When I heard Dunlop was getting into the tape echo game, I was excited. The company has owned the Echoplex name for some time, first introducing the EP101 preamp pedal, and I wondered if it would ever make a delay. Well, it did, and it’s freaking awesome. There are many tape delay pedals on the market. Some are simple echo devices with preset amounts of tape-style modulation, while others are complex mechanisms that offer the ability to adjust every possible parameter of a tape machine. The Echoplex is a brilliant design that fits perfectly in between the two.
The Echoplex looks like a typical delay pedal. Three knobs keeps tweaking to a minimum with Sustain controlling the repeats, Volume for mix, and Delay for delay time. The Volume knob has a secondary function that controls Age, which is the amount of wow, flutter, grit, and high end rolloff you can add to the delayed signal. It also features a jack for an external tap tempo switch. Using the external tap opens up the Echoplex to delay times of up to four seconds, compared to 750 milliseconds without it. I used the excellent new MXR Tap Tempo switch to explore the possibilities. The tap tempo switch can adjust the time when the pedal is off, making it extremely friendly for live use.
The Echoplex sounds amazing. If you’re like me, you’ve tried every tape echo-style pedal you can get your hands on. I’ve owned several of them, and have also had the chance to play through real tape echoes. There’s nothing like the real thing, but emulations have gotten so good, it’s almost silly to lug around a delay the size of a car battery that might not work when you need it. In Normal mode, without any tape modulation added, the Echoplex delivers clean, clear, yet warm repeats, with just a hint of wobble. It sounds fantastic for ambient clean chording, slapback, and everything in between. If you’ve ever played through an actual tape echo, you know that one in good health sounds much closer to a digital delay than any analog device. The Echoplex has that sound—not quite pristine, but almost there. Age mode, however, is a different story.
If you like your delay down and dirty, the Echoplex is a real treat. Pressing the Volume knob accesses Age mode. With the knob pushed in, the Age LED indicator blinks red and you can select the amount of Age you want. When you push the knob again, the Volume knob returns to its normal function, and the LED stays a solid red to let you know you’re in age mode. With the knob fully counterclockwise, there is a subtle, but noticeable, darkening of the tone, with a few more warps and wiggles than normal mode. As you turn it up, the tape machine gets sick as a dog, and your repeats become a gritty, dark, warbly soup—a delicious one, at that. Although there’s only a single knob to control it, there is a lot of variation available. My only concern is that when a significant amount of Age is added, the volume of the pedal increases, which may be a nuisance if you want to keep your levels the same during a live performance.
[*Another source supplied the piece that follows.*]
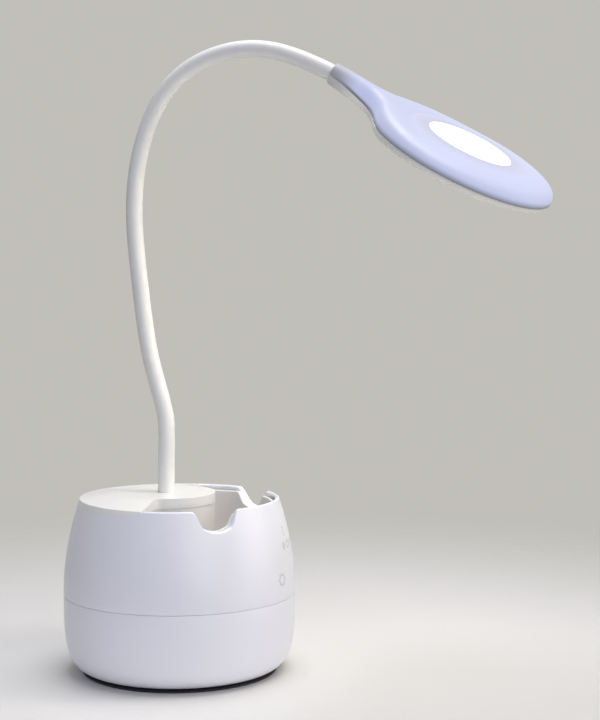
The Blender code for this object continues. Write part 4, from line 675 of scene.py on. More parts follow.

Dunlop has knocked it out of the park—this pedal is phenomenal. It is easily my favorite tape echo on the market. If you’re looking for an authentic-sounding tape delay that is easy to use, this is a gift from the tone gods. Just go buy one, but you’ll have to get in line behind me.
What We Like:
Great variety of tape echo tones in a compact package. Simple operation. Built to last. Tons of delay time with accompanying tap tempo switch.
Volume knob will need to be adjusted depending on the amount of Age dialed in.